A. No, but eventually the studios are going to fall apart. Someone with a better idea is going to come along and supplant the studios. It’s not going to be someone from another country. Whether the idea is organization of technology, it happens all the time, like YouTube, the Internet or the Weinstein brothers. Just like the Japanese, the Weinsteins looked at Hollywood. They’re great businessmen. “Why are American movies so bad?” they asked. “Because you have to spend too much money to promote them. All the studios are involved in the air war. How can I buy the opening weekend?” The Weinsteins looked at it and said, “To a certain extent, you need the promotion.” Then they said, “Wait a minute, why do I also have to spend $100 million to make the stupid movie?” If I have to promote the movies, to get the critics to see it, I can still make the movie cheaply.” Maybe you’ll even make a better movie cheaply. Or you can buy them for no money from Bulgaria.

Q. It appears that Hollywood is going through a period of bad movies. Do you agree?

A. They’re making some good movies and they are making some less good movies. I think “Crash” was spectacular. It came out of nowhere and they made it for no money. Are Hollywood movies worse? The answer is yeah. Then you have to ask, but then what? What are you going to about it? Nothing. What is happening to the studios is playing itself out.

In the 1950s, the studios were making 10 times the amount of films. The actual percentage of good films is probably the same. Nowadays, the absolute number of good films made is less because less films are made.

Q. One of your most interesting essays is about how screenplays have gotten so bad, with the studios looking for last year’s hit. What is the studio mindset?

A. It’s the bureaucratic mentality (of the executives). The entrepreneur says, “I’ve got an idea that nobody has seen before.” The bureaucrat says, “I’ve got to keep my head down. I’m not going to support anything that hasn’t been seen before That’s not what we do.” The bureaucrat sees their loyalty as correctly linked to the studio, not to the public that goes to the movies.

Q. You criticized test audiences that can change a film’s ending. Why?

A. The only thing wrong with this is they don’t work. There is no correlation between testing and movies grosses. You can’t quantify the audience’s reaction. It’s an interesting illusion. If they like x last year, they are going to like x+1 this year. A lot of people put a lot of time and money into trying to second guess The audience. You can’t do that. I’ve been in the entertainment business for 40 years. It’s all I think about everyday. What does the audience need? People are attracted to novelty. They want to go, “Ooh!” It’s like dating. You can’t know what people are going to fall in love with. When we go to the movies, we fall in love with an idea. It’s new and it hasn’t been seen before.

Q. How do you view graduate film schools?

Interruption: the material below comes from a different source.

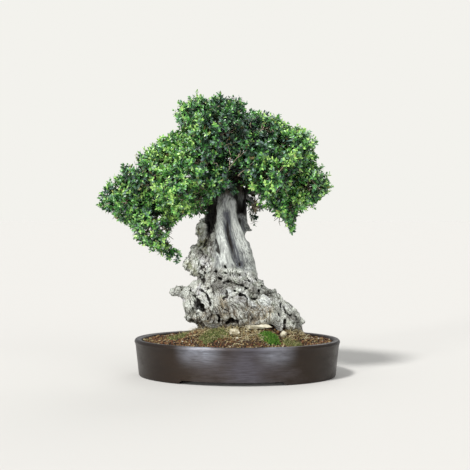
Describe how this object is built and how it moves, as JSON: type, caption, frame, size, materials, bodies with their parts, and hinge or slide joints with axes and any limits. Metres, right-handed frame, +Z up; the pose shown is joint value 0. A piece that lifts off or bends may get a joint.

A. Of course it’s a scam. It’s complete b.s. In general, I don’t know what they teach you. Here’s the thing—it doesn’t count ‘til the meter is running. The meter ain’t running until you are trying the please the audience. It’s not about regurgitating theory. You have to think, how I am I going to tell the story to an audience? As my great friend (film editor) Barbara Tulliver said about the movies, “There are no rules. And there is just one law: Don’t be boring.”